Esto es lo que otros contextos nos enseñan: que las armas se pueden bajar, aunque las violencias sistémicas continúen haciendo de viejas, nuevas violencias. Endosamos el cheque del cambio a proyectos de desarrollo y apropiación de la naturaleza que en el fondo estaban en el centro mismo de las violencias históricas.
Ese es el reto que enfrenta Colombia: cuando el sistema transicional comience a desmantelarse, cuyo primer capítulo fue el fin del mandato de la Comisión de la Verdad, lo que queda son seres humanos comunes y corrientes construyendo mundos posibles.
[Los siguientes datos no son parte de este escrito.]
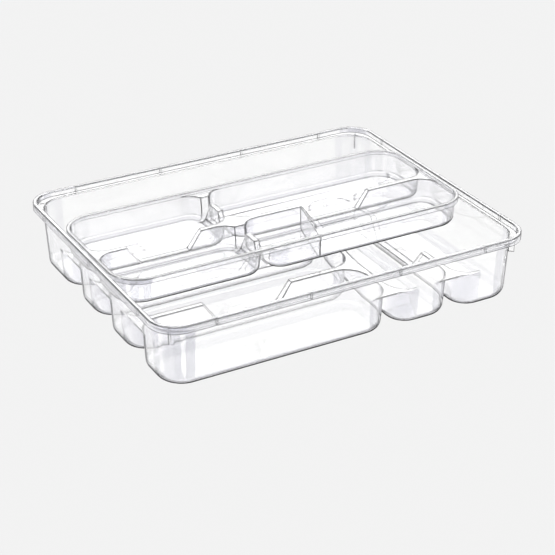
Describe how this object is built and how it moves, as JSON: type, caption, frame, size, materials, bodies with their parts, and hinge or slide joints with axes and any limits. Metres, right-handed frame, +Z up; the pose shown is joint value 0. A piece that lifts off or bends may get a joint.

La pregunta es entonces ¿cuáles son los recursos sociales y culturales que comunidades específicas tienen a la mano para imaginar el futuro, cuando la promesa transicional se desvanezca?
Es en ese escenario de proyectos en pequeña escala que permiten a las comunidades resignificar y rehabitar el mundo vivido desde la herida: un acueducto en medio del desierto, el recate de los manglares, ejercicios de memoria en zonas rurales aisladas, proyectos de avistamiento de pájaros en antiguas áreas de confrontación, escuelas agroecológicas, o proyectos de artes colaborativas, entre muchas otras posibilidades. Son las expectativas en ese ámbito de la vida cotidiana que se cierne la posibilidad y la promesa del porvenir. Claro, con las posibilidades de transformación que permite un encuadre estatal, la superación de la violencia histórica (como devastación de cuerpos, de lugares, y de tiempos) es posible.
De lo contrario, no hay nada más difícil para un ser humano o para una sociedad que la promesa incumplida y la decepción que emana de eso. Estaríamos cultivando una verdadera desilusión.